On November 5, 1913, the Los Angeles Aqueduct began bringing water to the city. 100 years later, KCET is looking at what has happened, what it means, and more across its website. See more stories here.
There's something in the water, in what it promises, in its connection to the best and worst of us.
What does that mean? For an answer, let's go back to the aqueduct, although really, the story begins some years before. As early as 1900, Carey McWilliams observes in "Southern California Country: An Island on the Land," Los Angeles, which then had a population of 102,249, "began to be disturbed by the discrepancy between the available supply [of water] and the rate of population increase." So far, so good, since LA, as a growing metropolis, had every reason to be attentive to its future; as McWilliams notes, "No one has ever seriously questioned the right of the City of Los Angeles to be concerned about its water supply." Yet as with so much here, there's a catch, a complication beneath the surface, which in this case has to do with not just water but also real estate and money, that Holy Trinity of the city's inner (and its outer) life. Here's McWilliams again:
The tale McWilliams shares is hardly secret; indeed, it is rooted into the city's image of itself. As early as 1917, it inspired Mary Austin's novel "The Ford" (although she changed the setting to Northern California); it infuses both Morrow Mayo's 1933 history "Los Angeles" and Cedric Belfrage's 1939 novel "Promised Land." And why not? It is, perhaps, the classic L.A. story, in which a cabal of civic leaders, including William Mulholland, who ran the Bureau of Water Works and Supply like a private fiefdom, conspired, pretty much in full view of everyone, to use public resources for private good. "To the amazement of the residents of Los Angeles, who had just assumed a $25,000,000 indebtedness," McWilliams explains, "the aqueduct line was brought to the north end of San Fernando Valley, not into the City of Los Angeles, and there the terminal point still remains. With water available to irrigate the lands they had acquired,...the 'men of vision' who had engineered this extraordinary deal, proceeded to sell their holdings for $500 and $1,000 an acre, at the expense of the residents of Owens Valley and of Los Angeles." This is what is celebrated in the photographs, the payoff of a get rich (or, get richer) quick scheme. Still, we understand, there's more. "From an airplane," Morrow wrote eight decades ago, "Los Angeles today resembles half a hundred Middle-Western-Egyptian-English-Spanish communities, repainted and sprinkled about. Its population is about 1,400,000. It is, and has been for ten years, the largest city in America in area, and people often wonder why. The answer is Water." In other words -- and in spite of themselves--the tycoons who bought and sold the Valley helped guarantee the rise of the modern city, the one we live in, streamlined and speed-obsessed, a landscape of light and celluloid and sprawling freeways, with its own odd, airbrushed image of the past.
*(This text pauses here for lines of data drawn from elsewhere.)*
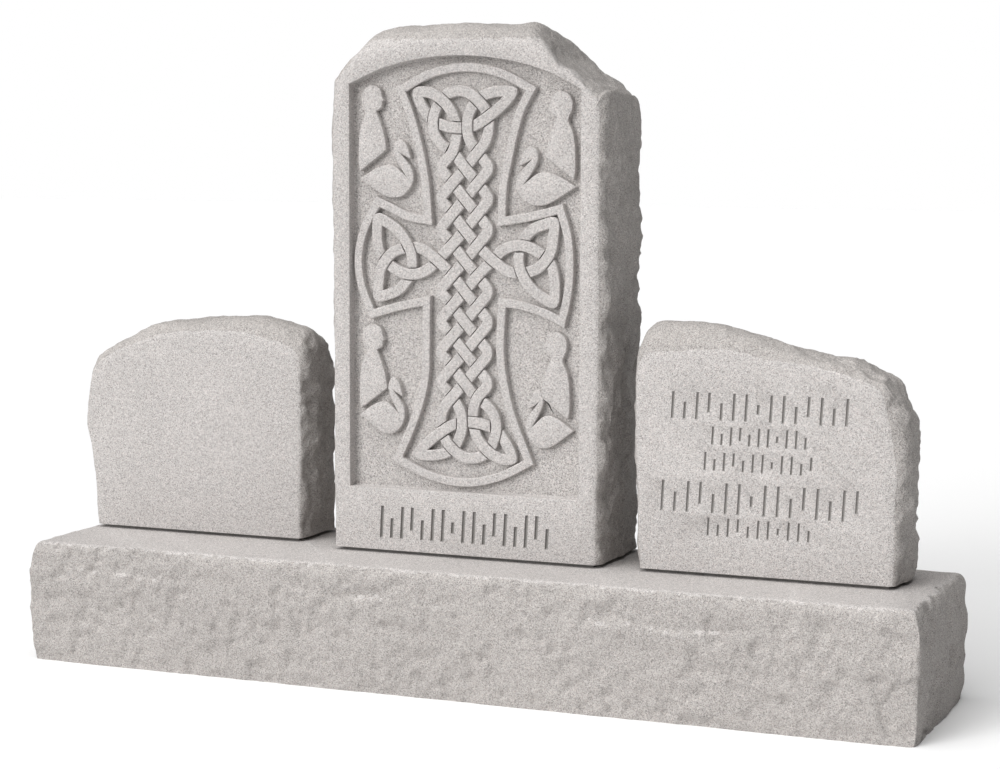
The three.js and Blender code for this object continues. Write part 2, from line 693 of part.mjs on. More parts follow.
function rightTablet() {
  const face = RIGHT_LEDGE - BASE_DEPTH / 2;
  const body = toSolid(upright({
    width: RIGHT_WIDTH,
    height: RIGHT_HEIGHT,
    depth: RIGHT_DEPTH,
    x: rightX,
    ledge: RIGHT_LEDGE,
    stations: RIGHT_OUTLINE,
    seed: 3.1,
  }));
  const row = (across, bottom, height, half, width, count) => ({
    left: rightX + (across - half) * RIGHT_WIDTH,
    right: rightX + (across + half) * RIGHT_WIDTH,
    bottom: seat + bottom * RIGHT_HEIGHT,
    height: height * RIGHT_HEIGHT,
    width,
    count,
  });
  const rows = [
    row(-0.036, 0.625, 0.105, 0.335, LARGE_STROKE, 15),
    row(-0.033, 0.527, 0.07, 0.18, SMALL_STROKE, 11),
    row(-0.036, 0.425, 0.07, 0.205, SMALL_STROKE, 12),
    row(-0.033, 0.255, 0.12, 0.375, LARGE_STROKE, 16),
    row(-0.031, 0.165, 0.07, 0.195, SMALL_STROKE, 11),
  ];
  return toGeometry(cutStrokes(body, rows, face));
}

// Scene
const granite = (tone) => new THREE.MeshStandardMaterial({ color: tone, roughness: 0.9, metalness: 0 });

function piece(name, geometry, tone) {
  const bare = new THREE.BufferGeometry();
  bare.setAttribute('position', geometry.attributes.position);
  if (geometry.index) bare.setIndex(geometry.index);
  const merged = mergeVertices(bare, 1e-4);
  merged.computeVertexNormals();
  const mesh = new THREE.Mesh(merged, granite(tone));
  mesh.name = name;
  return mesh;
}

const headstone = new THREE.Group();
headstone.add(
  piece('base', pitchedBase(), 0xc9c6c1),
  piece('centre_stone', centreStone(), 0xc4c1bc),
  piece('left_tablet', leftTablet(), 0xc6c3be),
  piece('right_tablet', rightTablet(), 0xc3c0bb),
);

export default headstone;
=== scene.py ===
# Celtic cross headstone: a rock-pitched base, a centre stone with a knotwork cross in a sunk
# panel, and two side tablets. Shapes are worked out in millimetres and end in metres.

import cmath
import math

import bmesh
import bpy
from bpy.props import FloatProperty, FloatVectorProperty, PointerProperty
from mathutils import Matrix, Vector, noise


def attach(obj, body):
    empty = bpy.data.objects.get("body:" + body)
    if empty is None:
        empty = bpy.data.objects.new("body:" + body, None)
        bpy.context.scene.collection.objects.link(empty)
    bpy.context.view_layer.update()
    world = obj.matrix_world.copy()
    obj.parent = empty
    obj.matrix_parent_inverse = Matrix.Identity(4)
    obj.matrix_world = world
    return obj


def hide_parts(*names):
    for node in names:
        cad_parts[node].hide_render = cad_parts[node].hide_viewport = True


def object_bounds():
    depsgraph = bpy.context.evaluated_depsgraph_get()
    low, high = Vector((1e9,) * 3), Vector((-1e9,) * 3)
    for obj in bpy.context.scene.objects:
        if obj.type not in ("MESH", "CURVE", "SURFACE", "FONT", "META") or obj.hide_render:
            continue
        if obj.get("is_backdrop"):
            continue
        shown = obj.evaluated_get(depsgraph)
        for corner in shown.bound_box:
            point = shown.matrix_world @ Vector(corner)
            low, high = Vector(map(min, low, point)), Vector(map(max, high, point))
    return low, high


bl_info = {
    "name": "Celtic Cross Headstone",
    "version": (1, 0, 0),
    "blender": (4, 5, 0),
    "location": "3D View > Sidebar > Headstone",
    "description": "Carves a granite memorial: base, knotwork centre stone and side tablets",
    "category": "Object",
}

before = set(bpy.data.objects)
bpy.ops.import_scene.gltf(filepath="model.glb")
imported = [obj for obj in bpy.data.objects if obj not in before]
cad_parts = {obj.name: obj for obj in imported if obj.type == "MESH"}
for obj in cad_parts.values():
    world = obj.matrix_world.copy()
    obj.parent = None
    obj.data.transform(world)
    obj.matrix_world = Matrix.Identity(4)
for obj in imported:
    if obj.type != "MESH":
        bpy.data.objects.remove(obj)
CAD_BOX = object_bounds()


# Sizes and colours

def size(name, millimetres, words):
    return FloatProperty(
        name=name, description=words, default=millimetres / 1000, min=0, unit="LENGTH", precision=4,
    )


def place(name, millimetres, words):
    return FloatProperty(
        name=name, description=words, default=millimetres / 1000, unit="LENGTH", precision=4,
    )


def tone(name, colour, words):
    return FloatVectorProperty(
        name=name, description=words, default=colour, size=3, min=0, max=1, subtype="COLOR",
    )


def turn(name, degrees, words):
    return FloatProperty(name=name, description=words, default=math.radians(degrees), subtype="ANGLE")


class BaseSizes(bpy.types.PropertyGroup):
    length: size("Length", 1524, "Nominal length of the base")
    depth: size("Depth", 355.6, "Nominal depth of the base")
    height: size("Height", 203.2, "Height of the base")
    stand: size("Stand", 5, "How far the rough sides stand out past the nominal lines")
    arris_back: size("Arris Back", 15, "How far the worn upper edge leans back")
    arris_drop: size("Arris Drop", 26, "How far down the worn upper edge begins")
    setting_gap: size("Setting Gap", 0.3, "Bed between the base and each stone")


class CentreSizes(bpy.types.PropertyGroup):
    width: size("Width", 467, "Width of the centre stone")
    height: size("Height", 868, "Height of the centre stone")
    depth: size("Depth", 193, "Depth of the centre stone")
    middle: place("Middle", -18.6, "Middle of the centre stone along the base")
    ledge: size("Ledge", 139.5, "Front of the base to the face of the stone")


class LeftTabletSizes(bpy.types.PropertyGroup):
    width: size("Width", 412, "Width of the left tablet")
    height: size("Height", 381, "Height of the left tablet")
    depth: size("Depth", 130, "Depth of the left tablet")
    middle: place("Middle", -542, "Middle of the left tablet along the base")
    ledge: size("Ledge", 179.3, "Front of the base to the face of the tablet")


class RightTabletSizes(bpy.types.PropertyGroup):
    width: size("Width", 420, "Width of the right tablet")
    height: size("Height", 396, "Height of the right tablet")
    depth: size("Depth", 130, "Depth of the right tablet")
    middle: place("Middle", 487, "Middle of the right tablet along the base")
    ledge: size("Ledge", 148.7, "Front of the base to the face of the tablet")


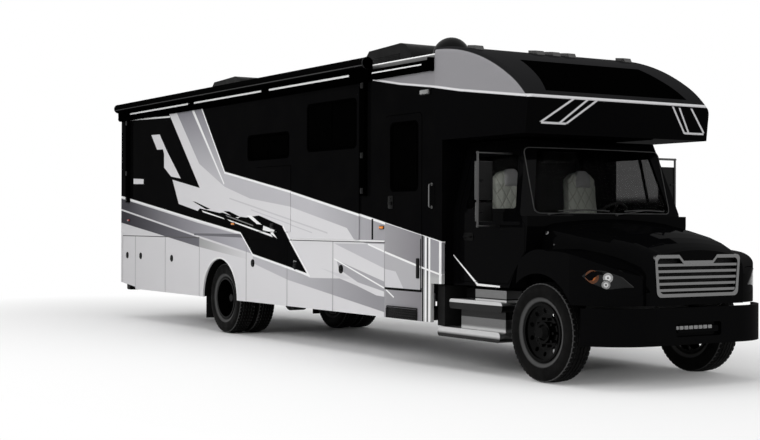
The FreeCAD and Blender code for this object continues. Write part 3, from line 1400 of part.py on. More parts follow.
def build():
    os.makedirs("parts", exist_ok=True)
    for name, side in (("right", RIGHT), ("left", LEFT)):
        save("front_wheel_" + name, front_wheel(side))
        save("front_tyre_" + name, tyre(AXLE_X, side * FRONT_TRACK_HALF))
        save("rear_wheels_" + name, rear_wheels(side))
        save("rear_tyres_" + name, rear_tyres(side))
        save("knuckle_" + name, knuckle(side))
    save("frame", frame())
    save("powertrain", powertrain())
    save("front_axle", front_axle())
    save("rear_axle", rear_axle())
    save("lower_body", lower_body().cut(step_recess()))
    for i, (x0, x1) in enumerate(RIGHT_BAYS):
        save("storage_door_right_%d" % (i + 1), storage_door(RIGHT, x0, x1))
    for i, (x0, x1) in enumerate(LEFT_BAYS):
        save("storage_door_left_%d" % (i + 1), storage_door(LEFT, x0, x1))
    save("right_wall", right_wall())
    save("left_wall", left_wall())
    save("rear_wall", rear_wall())
    save("roof", roof())
    save("overhead_cap", overhead_cap())
    save("house_glass", house_glass())
    save("entry_door", entry_door())
    save("entry_glass", entry_glass())
    save("hatch", hatch())
    save("slide_out", slide_out())
    save("slide_glass", slide_glass())
    save("roof_units", roof_units())
    save("awning", awning())
    save("lamps", lamps())
    save("rear_bumper", rear_bumper())
    save("mudflaps", mudflaps())
    skin = cab_skin()
    save("cab_shell", cab_shell())
    save("cab_glass", cab_glass())
    for name, side in (("right", RIGHT), ("left", LEFT)):
        save("cab_door_" + name, cab_door(side, skin))
        save("cab_door_glass_" + name, cab_door_glass(side))
        save("mirror_" + name, mirror(side))
    save("hood", hood())
    save("grille", grille())
    save("headlights", headlights())
    save("bumper", bumper())
    save("seats", seats())
    save("dashboard", dashboard())
    save("cab_steps", cab_steps())
    save("step_boxes", step_boxes())


build()
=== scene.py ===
"""Looks of the motorhome: paint, glass, lamps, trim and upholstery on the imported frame."""

import math

import bmesh
import bpy
from mathutils import Matrix, Vector


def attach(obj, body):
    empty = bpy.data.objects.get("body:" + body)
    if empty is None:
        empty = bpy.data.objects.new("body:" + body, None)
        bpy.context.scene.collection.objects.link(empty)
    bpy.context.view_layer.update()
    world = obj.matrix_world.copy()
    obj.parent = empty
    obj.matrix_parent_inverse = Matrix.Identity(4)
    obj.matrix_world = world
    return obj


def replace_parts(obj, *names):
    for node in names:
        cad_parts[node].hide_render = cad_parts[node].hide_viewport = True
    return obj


# Main places in metres: X forward, Y to the left, Z up; LIFT is how far trim stands off the skin

FRONT_AXLE_X = 5.132
REAR_AXLE_X = -2.218
TAIL_X = -6.142
BODY_HALF = 1.285
DOOR_HALF = BODY_HALF + 0.004
CAB_HALF = 1.13
WHEEL_Z = 0.515
RIGHT = -1
LEFT = 1
SIDES = (("right", RIGHT), ("left", LEFT))
LIFT = 0.0003


def ax(offset):
    """Place along X, measured forward from the front axle."""
    return FRONT_AXLE_X + offset


def around(a, b, half_a, half_b):
    """Box of the given half sizes round a place."""
    return (a - half_a, a + half_a, b - half_b, b + half_b)


def tone(*levels):
    """Linear colour from display levels between 0 and 255."""
    if len(levels) == 1:
        levels = levels * 3
    linear = [((v / 255 + 0.055) / 1.055) ** 2.4 if v > 10 else v / 3295 for v in levels]
    return tuple(linear) + (1.0,)


def link(name, data):
    """New object in the scene."""
    made = bpy.data.objects.new(name, data)
    bpy.context.scene.collection.objects.link(made)
    return made


# Material building

SOCKETS = {"coat": "Coat Weight", "coat_rough": "Coat Roughness", "specular": "Specular IOR Level",
           "alpha": "Alpha"}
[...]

Because here's the thing, a century later: None of it matters, at least not as we think it does. Los Angeles is what Los Angeles is, and it makes no difference how it came to be that way. In fact, I can't help imagining, those "men of vision," as McWilliams calls them, were -- wittingly or otherwise -- onto something; call it psyche or psychology, but in any case, the spirit of the place. Again, I find myself drawn to the photographs, and to one in particular, a shot of Mulholland as he addresses the assembled masses, looking for all the world like a politician or a priest. He speaks from a raised platform, hands gripping the railing, which is decorated in bunting, like the grandstand at a World Series game. There is a flag off to his left and a billboard in front of him, although the angle of the camera renders the wording obscure. In the foreground, men listen attentively; one, in a bowler and a clean snap collar, clenches a pipe between his teeth. Behind them, the Newhall hills rise plain and dusty, fronted by a line of telegraph poles.
The photo, as it survives, is strangely disconcerting: The sky above the hills and around Mulholland's head has been cropped out. The effect is to make the moment disembodied, as if it existed slightly out of time. Here it is, the myth again, the history of the city as a passion play, a pageant, like the Mission Play so popular in those days. It was during this speech, after all, that Mulholland linked L.A. to a kind of manifest destiny. "This rude platform," he declared, "is an altar, and on it we are here consecrating this water supply and dedicating this aqueduct to you and your children and your children's children -- for all time." On the one hand, that's to be expected, an expression both of Southern California's relentless boosterism and also the most obvious, self-interested dodge. At the same time, it is merely prelude to what, I want to tell you, are the most resonant lines ever spoken about Los Angeles, five words that, to borrow a phrase from Joan Didion, "get very close to what it is about the place." I have no idea if Mulholland knew what he was saying; apparently, he'd planned a formal presentation, but overwhelmed by the assembly, not to mention a ceremonial band and artillery pieces, he chose to cut it short. Regardless, as the water started flowing and Los Angeles mayor H.H. Rose stood beside him, Mulholland gestured toward the aqueduct, and -- to the crowd, to history, to whomever -- shouted: "There it is. Take it."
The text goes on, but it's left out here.